- Goal -
Consider the records below. How many of their lines include the word "Blender"? State the number and nothing else.

________

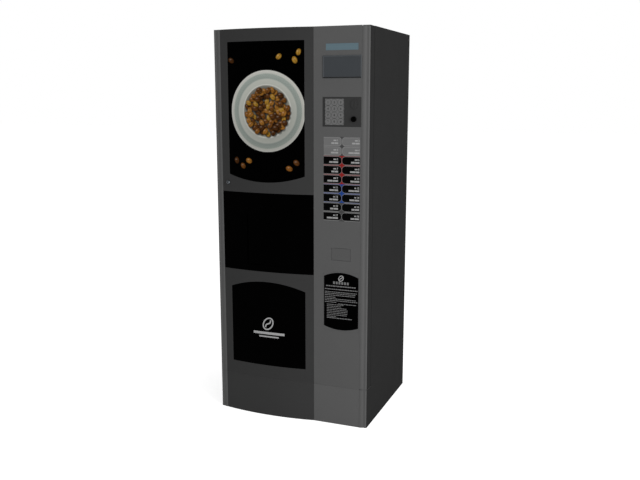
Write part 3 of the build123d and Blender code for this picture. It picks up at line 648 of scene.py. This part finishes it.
def printed_sheet(name, across, share, foot, head, inset, paint, material, body):
    """A thin bowed print: a closed skin, coloured point by point in its "print" attribute."""
    rows = len(share)
    front = [(x, bow(x, inset), foot(x) + t * (head - foot(x))) for x in across for t in share]
    rear = [(x, bow(x, inset + 0.2), z) for x in across for z in (foot(x), head)]
    start = len(front)
    faces = []
    for i in range(len(across) - 1):
        for j in range(rows - 1):
            a = i * rows + j
            faces.append((a, a + rows, a + rows + 1, a + 1))
        b = start + 2 * i
        faces.append((b, b + 1, b + 3, b + 2))
        faces.append((i * rows, b, b + 2, (i + 1) * rows))
        faces.append(((i + 1) * rows - 1, (i + 2) * rows - 1, b + 3, b + 1))
    last = len(across) - 1
    faces.append(tuple(range(rows)) + (start + 1, start))
    faces.append(tuple(last * rows + j for j in reversed(range(rows)))
                 + (start + 2 * last, start + 2 * last + 1))
    mesh = bpy.data.meshes.new(name)
    mesh.from_pydata([tuple(c * MM for c in point) for point in front + rear], [], faces)
    spots = np.array(front + rear)
    tones = np.ones((len(spots), 4), np.float32)
    tones[:, :3] = paint(spots[:, 0], spots[:, 2])
    mesh.attributes.new("print", "FLOAT_COLOR", "POINT").data.foreach_set("color", tones.ravel())
    shape = bmesh.new()
    shape.from_mesh(mesh)
    bmesh.ops.recalc_face_normals(shape, faces=shape.faces)
    shape.to_mesh(mesh)
    shape.free()
    mesh.materials.append(material)
    made = bpy.data.objects.new(name, mesh)
    scene.collection.objects.link(made)
    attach(made, body)
    return made


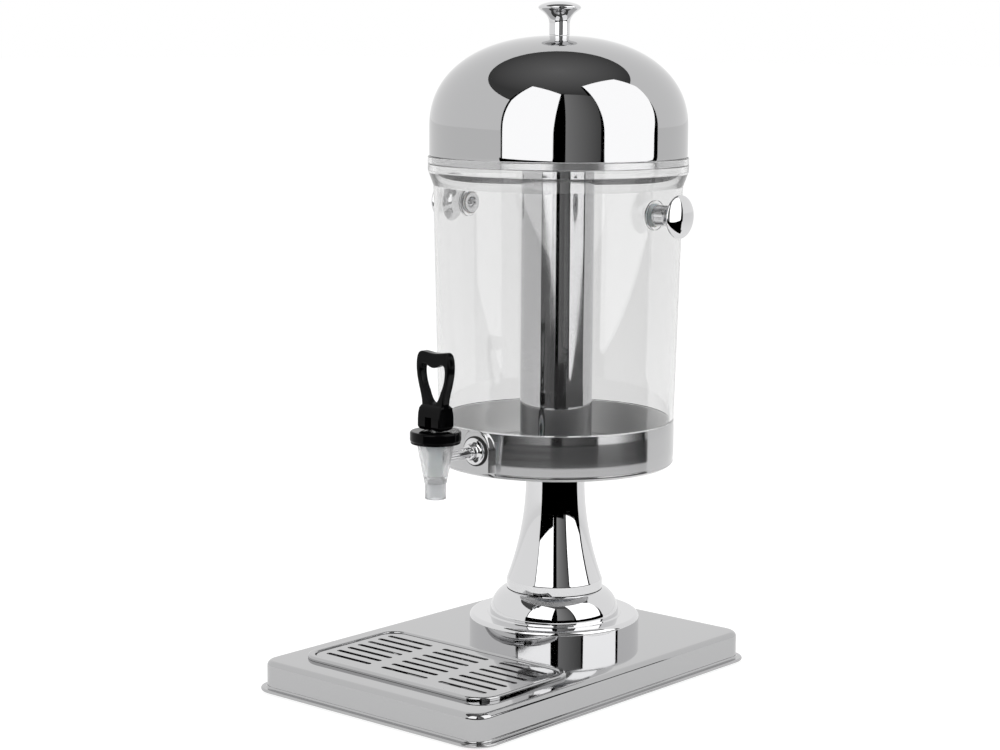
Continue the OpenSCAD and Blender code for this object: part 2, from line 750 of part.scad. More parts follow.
module handle_left() {
    color(polished) translate([-handle_face, pedestal_y, handle_z]) rotate([0, -90, 0]) knob();
}

module handle_right() {
    color(polished) translate([handle_face, pedestal_y, handle_z]) rotate([0, 90, 0]) knob();
}

// A screw with a round head: the head's flat is at the origin and the thread runs along +Z
module pan_screw(radius, length) {
    rotate_extrude() polygon([
        [0, -0.6], [radius * 0.6, -0.6], [radius * 0.6, -3], [radius * 1.2, -2.8], [radius * 1.8, -1.8],
        [radius * 2, 0], [radius, 0], [radius, length - 0.6], [radius - 0.6, length], [0, length]
    ]);
}

module at_handles(depth) {
    for (side = [-1, 1]) translate([side * (handle_inner_face - depth), pedestal_y, handle_z])
        rotate([0, side * 90, 0]) children();
}

module handle_seals() {
    color(white_silicone) at_handles(seal_thickness)
        ring(handle_boss_radius - 2.5, knob_screw_radius + 0.3, 0, seal_thickness);
}

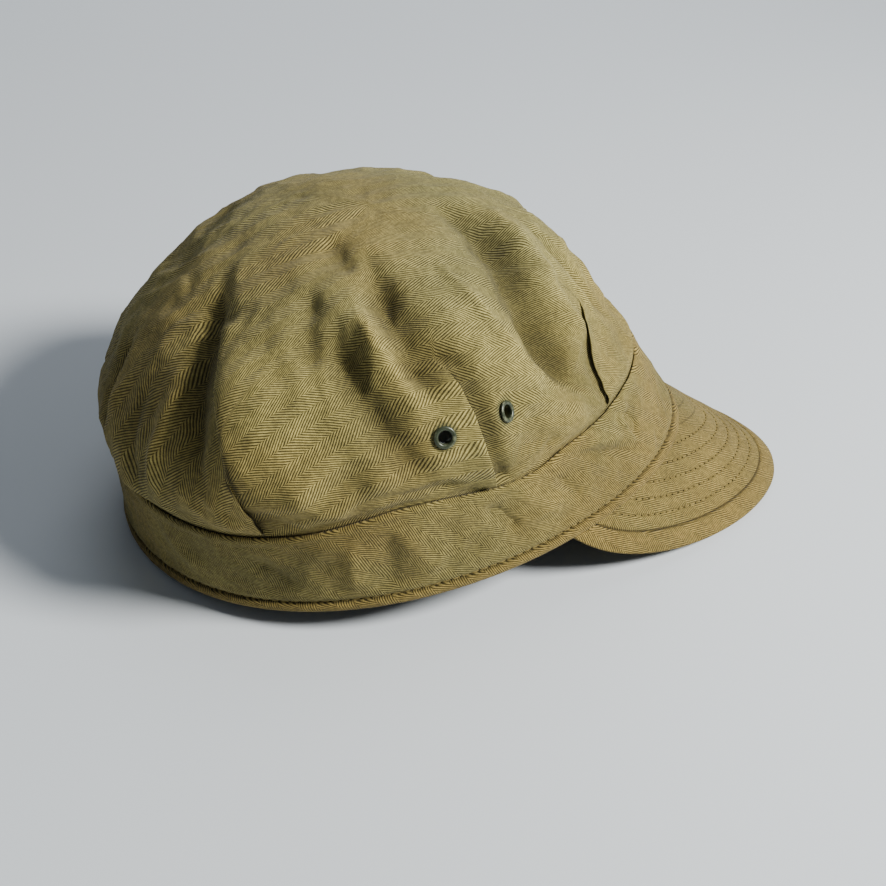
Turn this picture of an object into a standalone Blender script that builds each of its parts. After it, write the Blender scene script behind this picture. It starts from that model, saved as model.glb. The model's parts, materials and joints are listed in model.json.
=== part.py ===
"""Field cap: a soft cloth cap with a pleated crown, a sewn band, a short drooping peak and four eyelets.

Units are metres and +Z is up. The peak points along +X and the wearer's left side is +Y.
Every piece is worked out with the rim of the band level. The cap is then tipped back until it
stands by itself on the back of its band and on the edge of its peak, as a cap on a table does.
"""
import math

import bpy
import bmesh
from mathutils import Matrix, Vector

# The rim, which is the lower edge of the band round the head
RIM_HALF_LENGTH = 0.1018
RIM_HALF_WIDTH = 0.0780
NARROWER_FRONT = 0.14

# The band
BAND_HEIGHT = 0.0348
BAND_WALL = 0.0020
BAND_TOP_FRONT_LENGTH = 0.0950
BAND_TOP_BACK_LENGTH = 0.0900
BAND_TOP_HALF_WIDTH = 0.0808
BAND_TOP_SETBACK = 0.0104
BAND_EDGE_WAVE = 0.0030
HEM_ROLL = 0.0008

# The crown
CROWN_RISE = 0.0620
CROWN_WALL = 0.0014
CROWN_SKIRT = 0.0080
FOLD_REACH = 0.0100
FOLD_DEPTH = 0.0050

# The peak
PEAK_LENGTH = 0.0560
PEAK_WALL = 0.0030
PEAK_SPAN = math.radians(67.0)
PEAK_DROOP = math.radians(40.0)
PEAK_SIDE_DROOP = math.radians(46.0)
PEAK_SWEEP = 0.42
PEAK_FORWARD = 1.03
PEAK_END = math.radians(84.0)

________

- Task output -
3